Decimal To Imperial Fraction Calculator

Convert decimal values to clean imperial fractions for tape-measure, shop, and field use.

Tip: Use denominator 64 for fine woodworking and machining fits.

Expert Guide: How to Use a Decimal to Imperial Fraction Calculator with Precision and Confidence

A decimal to imperial fraction calculator is one of the most useful tools for anyone working in construction, carpentry, fabrication, manufacturing, architecture, maintenance, or DIY renovation. Many digital tools and CAD systems output measurements in decimal format, while jobsite tools, tape measures, drill guides, and stock material dimensions are often read in imperial fractions such as 1/8, 3/16, or 5/32. The friction between these two number systems creates avoidable mistakes, wasted material, and costly rework. A good calculator removes that risk by converting instantly and consistently.

This page helps you move from decimal values to practical fractions that match real tools. It also explains what denominator to choose, when to round up or down, how to interpret conversion error, and why the same decimal can produce different fraction outputs depending on tolerance requirements. If you have ever wondered whether 2.406 inches should become 2 13/32 or 2 3/8, this guide is exactly for you.

Why decimal-to-fraction conversion matters in real projects

In theory, decimals and fractions represent the same quantity. In practice, context matters.
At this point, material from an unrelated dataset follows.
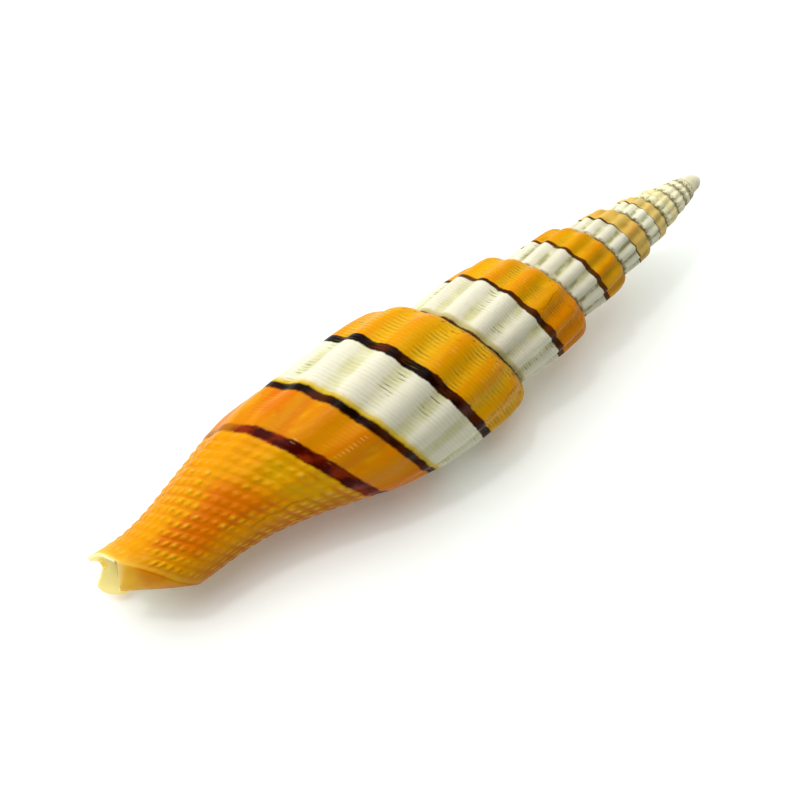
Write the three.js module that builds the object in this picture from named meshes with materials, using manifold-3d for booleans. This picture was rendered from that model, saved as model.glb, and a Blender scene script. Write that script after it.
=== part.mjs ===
// Mitre shell lying on its aperture side, built as one solid.
//
// The shell winds round a long axis.  Every point of its outside is given by
//   t  how many turns it lies behind the reference radius of the body whorl
//      (below zero towards the lip, growing towards the apex)
//   w  how far down the whorl it lies, counted from the suture in whorl sizes.
// All lengths are millimetres.
import * as THREE from 'three';
import Module from 'manifold-3d';

const wasm = await Module();
wasm.setup();
const { Manifold, Mesh } = wasm;

// Driving dimensions
const SUTURE_REACH = 33.418;      // distance from the apex to the suture at t = 0
const SUTURE_RATE = 0.401;        // how fast that distance shrinks per turn
const SUTURE_EASE = -0.0102;      // and how that rate eases towards the apex
const GROWTH_RATE = 0.3359;       // how fast the whorls shrink per turn
const GROWTH_EASE = -0.0254;
const START_AZIMUTH = 70.5;       // degrees from straight up, towards +Y, at t = 0
const LIP_RIB = -2.64;            // rib count at which the outer lip ends
const LIP_SWEEP = 0.06;           // turns by which the lip sweeps forward at the canal
const LAST_TURN = 7.0;            // above this turn the spire is worn smooth
const COARSE_TURN = 4.0;          // above this turn the ribs have fewer faces
const RIB_RATE = 12.9;            // ribs per turn on the body whorl
const RIB_GAIN = 0.45;            // and how that number grows up the spire
const RIB_EASE_TURN = 2.0;        // from here on the number per turn is steady
const RIB_START = 0.024;          // turn at which rib number zero stands
const RIB_LEAN = 0.0025;          // turns that a rib leans back per unit of w
const LEAN_CENTRE = 6.5;
const LEAN_LIMIT = 19.0;
const BASE_START = 19.2;          // w of the lowest colour line, where the base begins
const CANAL_W = 33.5;             // w of the end of the siphonal canal
const CORD_COUNT = 9;             // spiral cords on the base
const CORD_RELIEF = 0.13;
const BEND_AZIMUTH = 67.0;        // the way the canal bends, degrees from straight up
const WALL = 0.8;                 // shell wall of the living chamber
const CANAL_WALL = 0.7;           // thinner towards the end of the canal
const CHAMBER_DEPTH = 0.55;       // turn at which the open living chamber ends
const CANAL_DEPTH = 0.08;         // turn at which the canal bore starts to end
const CHAMBER_STEPS = 26;
const CHAMBER_PAST_LIP = 0.11;    // turns that the cut for the chamber runs past the lip
const CHAMBER_CLEARANCE = 0.12;   // the chamber stays this far off the whorl inside it
const FOLD_PLACES = [19.6, 22.2, 24.8, 27.4];   // w of the four columella folds
const FOLD_HEIGHT = 0.55;
const FOLD_WIDTH = 0.75;
const CANAL_HEART = 65.2;         // point of the axis where the base closes
const REST_ROLL = 1.9;            // degrees, turns the shell about its axis to rest
const REST_TILT = 4.2;            // degrees, lifts the apex
const SHELL_COLOUR = 0xe7a544;

const rad = THREE.MathUtils.degToRad;

// A smooth curve through a few points that never overshoots them.
function curve(points) {
  const xs = points.map((p) => p[0]);
  const ys = points.map((p) => p[1]);
  const last = xs.length - 1;
  const slopes = [];
  for (let i = 0; i < last; i += 1) {
    slopes.push((ys[i + 1] - ys[i]) / (xs[i + 1] - xs[i]));
  }
  const tangents = xs.map((_, i) => {
    if (i === 0) return slopes[0];
    if (i === last) return slopes[last - 1];
    const before = slopes[i - 1];
    const after = slopes[i];
    if (before * after <= 0) return 0;
    return (2 * before * after) / (before + after);
  });
  return (x) => {
    if (x <= xs[0]) return ys[0];
    if (x >= xs[last]) return ys[last];
    let i = 0;
    while (x > xs[i + 1]) i += 1;
    const span = xs[i + 1] - xs[i];
    const s = (x - xs[i]) / span;
    const h00 = (1 + 2 * s) * (1 - s) * (1 - s);
    const h10 = s * (1 - s) * (1 - s);
    const h01 = s * s * (3 - 2 * s);
    const h11 = s * s * (s - 1);
    return h00 * ys[i] + h10 * span * tangents[i] + h01 * ys[i + 1] + h11 * span * tangents[i + 1];
  };
}

function fade(from, to, x) {
  return THREE.MathUtils.smoothstep(x, from, to);
}

// Outline of the body whorl, as radius over w, and of the fuller whorls of the spire
const bodyOutline = curve([[0, 6.5], [0.4, 7.25], [0.9, 7.7], [2, 8.15], [4, 8.4], [7, 8.45],
  [10, 8.35], [12, 8.2], [14, 7.85], [17, 7.25], [19.6, 6.5], [22, 5.8], [25, 5.1], [27, 4.65],
  [30, 4.2], [33.5, 3.85]]);
const spireOutline = curve([[0, 6.55], [0.4, 7.3], [0.9, 7.9], [2, 8.5], [4, 8.75], [7, 8.9],
  [10, 8.85], [13, 8.65], [16, 8.2], [19.6, 7.0], [25, 5.2], [33.5, 3.85]]);
// Distance of the canal end from the apex round the last turn, with the notch at its end
const canalEnd = curve([[-0.25, 67.9], [-0.1, 67.5], [0, 66.8], [0.05, 66.0], [0.12, 65.5],
  [0.2, 65.2], [0.27, 64.4], [0.35, 63.3], [0.42, 62.1], [0.5, 60.9], [0.6, 59.0], [0.8, 55.4],
  [1.0, 50.7], [1.3, 45.2], [1.7, 38.5]]);
// How far the middle line leaves the straight axis, over the distance from the apex
const bend = curve([[43, 0], [46, 0.3], [49, 0.75], [52, 1.1], [55, 1.25], [58, 1.15], [61, 1.0],
  [63, 0.95], [65, 1.1], [67, 1.4], [70, 2.0]]);
// Height of the ribs over w
const ribRelief = curve([[0, 0.15], [1.2, 0.42], [6, 0.5], [12, 0.42], [17, 0.26], [22, 0.14],
  [28, 0.06], [33.5, 0]]);
// Radius of the columella over the distance from the apex
const columella = curve([[30, 1.6], [45, 2.1], [50, 2.0], [55, 1.75], [60, 1.35], [64, 1.0],
  [65.6, 0.72], [66.3, 0.4]]);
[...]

Fabricators reading a steel rule usually need a denominator that matches shop habits, commonly 1/16 or 1/32. Cabinet installers may work at 1/32 for reveal control, while framing crews often use 1/16. CNC and metrology workflows may require tighter decimal resolution, but final field communication still frequently lands in imperial fractional language.

• Blueprint says 1.8125 inches, installer marks 1 13/16 quickly without manual math.
• A decimal cut-list from software is converted to practical tape increments before fabrication.
• Inspection records can show both decimal and fractional values for traceability.
• Teams avoid mismatch when one person works in decimal and another reads fractions.

How this calculator works

The calculator takes your decimal input, converts it to inches if needed, then rounds the fractional part to your selected denominator. If you choose denominator 16, you are telling the tool to express measurement in sixteenths. If you choose 64, you get finer granularity. The result is simplified to the lowest terms, so 8/16 automatically becomes 1/2.

1. Enter decimal value.
2. Select input unit (inches, feet, millimeters, or centimeters).
3. Select maximum denominator (8, 16, 32, 64, 128).
4. Pick rounding mode: nearest, down, or up.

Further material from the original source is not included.